If a family chooses to enroll for in-person learning, and for any reason needs to change their selection, they can modify their plan during the semester. However, if a student is changing from remote to in-person, the change will fall at the 9-week grading period to allow time for the school to arrange the schedule changes.
Shanda Trees teaches sixth-grade Humanities (English, Language Arts, and Reading) at LPS, and is teaching both in-person students, as well as virtual. Last spring, she noticed that remote learning didn’t work for all children. She shared,
Kids are not one size fits all, so having a choice in your child’s learning is important. It’s how we will ensure that all students are successful.

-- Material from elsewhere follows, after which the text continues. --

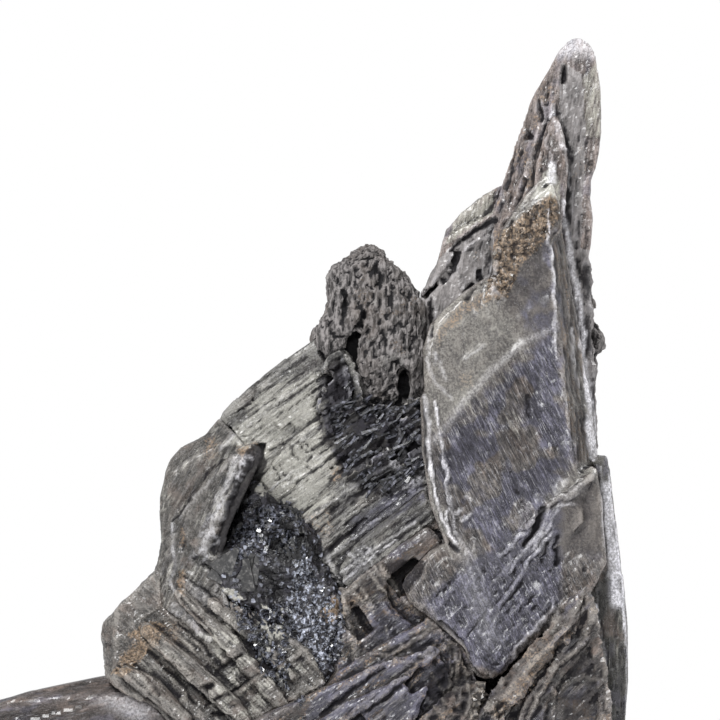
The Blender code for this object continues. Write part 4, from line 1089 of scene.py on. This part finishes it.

She’s fully supportive of LPS providing a choice for each student, recognizing that in-person might not be the right choice for every household. Her own children will be starting the year in-person. She shared,
I chose in-person learning for my children for several reasons. First, because I’ll be teaching back in the classroom and my kids are all ten and under. Leaving them home with minimal supervision while my husband is working from home is not what’s best for them.
One Leadership Prep parent told us they chose in-person learning for their second grader because at the elementary level the students benefit greatly from hands-on learning and group learning. They felt that full-time virtual learning is challenging at their child’s age, and required a lot of attention when navigating the online platforms.

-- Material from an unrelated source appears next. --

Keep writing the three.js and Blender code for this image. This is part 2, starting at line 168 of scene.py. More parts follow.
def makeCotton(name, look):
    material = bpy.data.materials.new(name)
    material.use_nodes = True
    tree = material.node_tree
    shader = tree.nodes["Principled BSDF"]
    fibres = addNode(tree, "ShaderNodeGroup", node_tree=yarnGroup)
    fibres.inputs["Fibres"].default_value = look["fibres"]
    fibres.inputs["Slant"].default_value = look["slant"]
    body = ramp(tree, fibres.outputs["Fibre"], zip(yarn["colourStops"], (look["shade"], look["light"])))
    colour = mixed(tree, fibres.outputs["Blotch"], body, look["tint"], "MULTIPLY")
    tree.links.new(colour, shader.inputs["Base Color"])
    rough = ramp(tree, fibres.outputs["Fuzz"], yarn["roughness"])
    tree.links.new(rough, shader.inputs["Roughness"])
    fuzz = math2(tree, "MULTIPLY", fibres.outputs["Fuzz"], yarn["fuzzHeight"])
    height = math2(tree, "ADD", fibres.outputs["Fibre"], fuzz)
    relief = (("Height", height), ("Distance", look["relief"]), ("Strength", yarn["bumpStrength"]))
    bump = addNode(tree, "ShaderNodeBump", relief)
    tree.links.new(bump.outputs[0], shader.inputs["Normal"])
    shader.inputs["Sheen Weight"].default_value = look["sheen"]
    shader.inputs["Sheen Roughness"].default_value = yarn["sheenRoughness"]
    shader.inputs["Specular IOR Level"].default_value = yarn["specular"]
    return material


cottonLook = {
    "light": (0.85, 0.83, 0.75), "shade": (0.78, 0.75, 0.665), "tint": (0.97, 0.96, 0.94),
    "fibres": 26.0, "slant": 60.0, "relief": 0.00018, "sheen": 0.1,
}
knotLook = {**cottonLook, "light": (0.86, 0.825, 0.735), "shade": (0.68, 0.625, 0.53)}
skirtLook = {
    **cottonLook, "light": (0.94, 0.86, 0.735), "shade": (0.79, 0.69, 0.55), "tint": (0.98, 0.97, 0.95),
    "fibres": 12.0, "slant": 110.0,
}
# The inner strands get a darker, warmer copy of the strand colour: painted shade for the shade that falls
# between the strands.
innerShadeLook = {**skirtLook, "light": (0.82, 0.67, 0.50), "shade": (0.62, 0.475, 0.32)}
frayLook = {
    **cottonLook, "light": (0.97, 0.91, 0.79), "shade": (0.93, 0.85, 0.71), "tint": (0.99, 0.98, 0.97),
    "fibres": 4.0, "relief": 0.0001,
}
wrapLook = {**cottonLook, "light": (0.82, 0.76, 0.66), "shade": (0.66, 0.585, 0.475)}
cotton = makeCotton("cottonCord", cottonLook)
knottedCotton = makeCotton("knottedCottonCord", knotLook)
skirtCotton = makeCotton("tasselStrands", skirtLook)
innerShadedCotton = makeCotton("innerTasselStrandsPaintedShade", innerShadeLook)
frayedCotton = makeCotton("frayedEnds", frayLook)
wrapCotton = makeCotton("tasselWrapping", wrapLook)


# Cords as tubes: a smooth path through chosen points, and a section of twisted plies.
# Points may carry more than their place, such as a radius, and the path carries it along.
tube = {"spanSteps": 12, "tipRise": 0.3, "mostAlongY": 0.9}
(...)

Because LPS is a smaller campus, they’re confident in the school’s ability to keep everyone safe while providing the best source of learning. One Leadership Prep parent shared,
We love LPS because they really focus on how the students develop as a person. LPS gives students the tools to become the best version of themselves. We love the curriculum and Project Based Learning. We have gotten to know some wonderful people and feel privileged to be a part of the LPS family. Michelle Creamer has been a phenomenal Principal and leader.
Alissa Rice teaches 9th-12th grade at LPS and will be teaching in person. She feels it’s best for students to get back into a routine and to see their peers. Plus, she misses seeing them every day. Some of her upper-class students have jobs, so they chose asynchronous, remote learning. Ms. Rice says she will be intentional about connecting with those students to make sure their needs are met. Rice explains,
One of the reasons that I love LPS is that we are a school of choice. We listened to our families and chose what was best for all students. All families took their individual students into consideration and made their choice. It’s about the students.
About Leadership Prep School
Leadership Prep School is a charter school that serves students who live within the geographic boundaries of Allen ISD, Aubrey ISD, Celina ISD, Denton ISD, Frisco ISD, Lewisville ISD, Little Elm ISD, McKinney ISD, Plano ISD, and Prosper ISD.
A charter school is a nonsectarian public school of choice that operates with freedoms from many of the regulations that apply to traditional public schools.
As a public-school option, Leadership Prep provides a free-tuition school, with open enrollment. LPS enrollment for the 2020-21 school year is currently full, with waitlists in every grade. Open enrollment begins in February.